Why do these tragedies continue to happen? As a parent, tragedies like these hit me square in the gut. No parent should ever have to bury his child. No parent should send her child off to school only to find out hours later that the child has been killed there.
During the inevitable slew of media interviews that came out of Chardon in the last 24 hours, someone inevitably made a statement the type of community that Chardon is — a small town where everybody knows everybody — and that "this is not supposed to happen here."
I couldn't help but notice a similarity between that statement and the statement made by a Facebook friend of mine. I asked Facebook friends, family and colleagues today if they had a hard time sending their kids to school (or going to school if they are kids themselves,) in light of the shooting.
G. Jones of Virginia responded: "I know it could happen anywhere but living in a small, low crime town makes me feel safe not only with my children in the school systems but also at stores, parks and anywhere outside."
We never think these tragedies are going to hit small, safe communities like Chardon, so why do they continue to hit there?
S. Thompson of Washington noted that as a nation, while we are shocked when these things happen, we don't necessarily draw the connection to our own communities. "I think we've become accustomed to the 'it didn't happen here so we're safe' mentality" said Thompson, adding "It's scary if you think about it so the truth is — we don't."
Of course, none of us want to live our lives in fear of a tragedy occurring at our child's school or anywhere else. But I think it is exactly when we stop thinking that these things can and do happen anywhere that we open ourselves up to tragedy.
No one yet knows the motive for Monday's school shooting, but one thing we do know is that it occurred when a 17-year-old boy brought a gun to school.
It has been 13 years since the shootings at Columbine High School brought issues like bullying and school violence to the forefront of discussion.

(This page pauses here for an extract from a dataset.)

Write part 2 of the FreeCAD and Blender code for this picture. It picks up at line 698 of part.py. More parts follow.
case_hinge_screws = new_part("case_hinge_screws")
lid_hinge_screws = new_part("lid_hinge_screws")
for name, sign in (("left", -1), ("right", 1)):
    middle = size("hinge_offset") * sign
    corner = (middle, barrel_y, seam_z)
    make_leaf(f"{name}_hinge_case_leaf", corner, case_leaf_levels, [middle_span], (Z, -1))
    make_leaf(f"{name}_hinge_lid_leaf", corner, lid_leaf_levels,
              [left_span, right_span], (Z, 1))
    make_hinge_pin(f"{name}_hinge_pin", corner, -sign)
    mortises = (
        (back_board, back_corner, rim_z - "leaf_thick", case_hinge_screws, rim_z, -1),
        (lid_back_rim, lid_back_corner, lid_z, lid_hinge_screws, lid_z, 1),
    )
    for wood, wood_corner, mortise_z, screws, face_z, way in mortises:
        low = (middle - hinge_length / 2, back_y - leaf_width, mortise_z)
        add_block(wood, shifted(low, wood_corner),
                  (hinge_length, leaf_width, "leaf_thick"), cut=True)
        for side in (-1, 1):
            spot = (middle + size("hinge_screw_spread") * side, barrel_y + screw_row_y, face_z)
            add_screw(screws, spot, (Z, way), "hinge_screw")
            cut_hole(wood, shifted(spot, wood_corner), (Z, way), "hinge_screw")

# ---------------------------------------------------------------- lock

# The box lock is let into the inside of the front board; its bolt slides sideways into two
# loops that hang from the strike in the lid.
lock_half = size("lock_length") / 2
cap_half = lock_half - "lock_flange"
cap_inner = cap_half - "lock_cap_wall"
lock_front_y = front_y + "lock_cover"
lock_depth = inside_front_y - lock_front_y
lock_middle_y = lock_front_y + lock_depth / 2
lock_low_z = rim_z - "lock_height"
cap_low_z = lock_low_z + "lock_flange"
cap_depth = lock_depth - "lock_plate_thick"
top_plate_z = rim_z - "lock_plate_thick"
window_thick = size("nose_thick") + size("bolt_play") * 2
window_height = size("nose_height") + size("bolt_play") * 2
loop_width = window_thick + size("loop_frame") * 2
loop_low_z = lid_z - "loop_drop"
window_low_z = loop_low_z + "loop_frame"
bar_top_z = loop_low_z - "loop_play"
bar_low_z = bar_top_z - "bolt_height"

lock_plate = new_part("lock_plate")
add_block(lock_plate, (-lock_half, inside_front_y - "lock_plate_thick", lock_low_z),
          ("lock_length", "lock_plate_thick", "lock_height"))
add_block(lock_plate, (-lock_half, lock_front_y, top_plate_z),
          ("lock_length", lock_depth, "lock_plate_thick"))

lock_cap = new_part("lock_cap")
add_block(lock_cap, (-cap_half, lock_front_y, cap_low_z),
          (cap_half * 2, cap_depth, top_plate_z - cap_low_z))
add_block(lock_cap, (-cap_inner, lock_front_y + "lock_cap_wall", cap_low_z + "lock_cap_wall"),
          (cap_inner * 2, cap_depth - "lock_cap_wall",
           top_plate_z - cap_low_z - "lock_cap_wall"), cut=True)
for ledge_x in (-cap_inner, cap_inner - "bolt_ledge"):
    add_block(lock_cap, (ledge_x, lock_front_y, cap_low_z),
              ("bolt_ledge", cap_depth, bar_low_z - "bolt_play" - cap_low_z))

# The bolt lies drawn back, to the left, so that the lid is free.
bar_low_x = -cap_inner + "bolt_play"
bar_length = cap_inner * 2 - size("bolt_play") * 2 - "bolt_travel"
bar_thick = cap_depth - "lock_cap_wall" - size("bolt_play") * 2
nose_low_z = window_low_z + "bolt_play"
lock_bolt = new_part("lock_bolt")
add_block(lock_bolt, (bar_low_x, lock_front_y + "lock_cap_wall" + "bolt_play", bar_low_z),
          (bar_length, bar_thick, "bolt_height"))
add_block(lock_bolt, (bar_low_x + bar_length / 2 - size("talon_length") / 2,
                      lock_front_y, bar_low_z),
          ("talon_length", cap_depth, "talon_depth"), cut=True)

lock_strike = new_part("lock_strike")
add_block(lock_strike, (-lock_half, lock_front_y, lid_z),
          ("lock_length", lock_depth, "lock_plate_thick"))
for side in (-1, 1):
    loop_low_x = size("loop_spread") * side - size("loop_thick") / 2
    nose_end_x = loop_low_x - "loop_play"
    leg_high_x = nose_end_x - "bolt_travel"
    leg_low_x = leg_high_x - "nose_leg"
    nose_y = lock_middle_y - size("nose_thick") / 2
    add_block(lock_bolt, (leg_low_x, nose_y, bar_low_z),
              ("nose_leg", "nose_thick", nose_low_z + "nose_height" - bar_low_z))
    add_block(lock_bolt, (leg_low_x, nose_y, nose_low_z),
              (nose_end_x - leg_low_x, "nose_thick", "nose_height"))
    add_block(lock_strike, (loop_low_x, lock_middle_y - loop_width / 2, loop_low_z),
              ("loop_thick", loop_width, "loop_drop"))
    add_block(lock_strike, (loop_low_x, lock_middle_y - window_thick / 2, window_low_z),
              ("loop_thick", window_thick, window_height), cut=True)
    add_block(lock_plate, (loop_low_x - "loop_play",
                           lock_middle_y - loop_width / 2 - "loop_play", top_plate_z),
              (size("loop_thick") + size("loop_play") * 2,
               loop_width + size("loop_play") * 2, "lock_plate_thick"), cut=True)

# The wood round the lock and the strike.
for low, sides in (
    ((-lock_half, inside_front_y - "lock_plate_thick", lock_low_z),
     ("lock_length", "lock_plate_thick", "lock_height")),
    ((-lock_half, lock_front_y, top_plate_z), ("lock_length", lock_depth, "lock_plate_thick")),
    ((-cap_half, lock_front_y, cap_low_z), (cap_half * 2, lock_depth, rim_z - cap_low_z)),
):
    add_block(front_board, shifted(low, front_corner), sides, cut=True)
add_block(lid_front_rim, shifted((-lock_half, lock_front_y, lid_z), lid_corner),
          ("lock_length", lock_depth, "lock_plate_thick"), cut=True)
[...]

After Columbine, dedicated school programs were initiated to get guns out of schools, help minimize school bullying, and to open lines of communication between school administrators and the students who may be able to report unusual behavior before it's too late.
This month, the federal government released the most recent Indicators of School Crime and Safety report. The most recent figures for the 2009-2010 school year showed school-related violent deaths were at an all-time low since tracking began in 1992.
But these same school programs have taken a serious cut in the last few years as each new budget cut forces school administrators to choose between bullying prevention programs and new textbooks.
I have no idea what kinds of programs were in place to prevent school violence at Chardon High School, nor do I know if any program existed that could have prevented such a tragedy. But I do know that we can never forget that these tragedies can and do happen all over this country. We can never stop trying to prevent them. We can never do enough to keep guns out of our kids' schools.
And we can never stop hugging our kids extra tight in the evenings to let them know that we love them.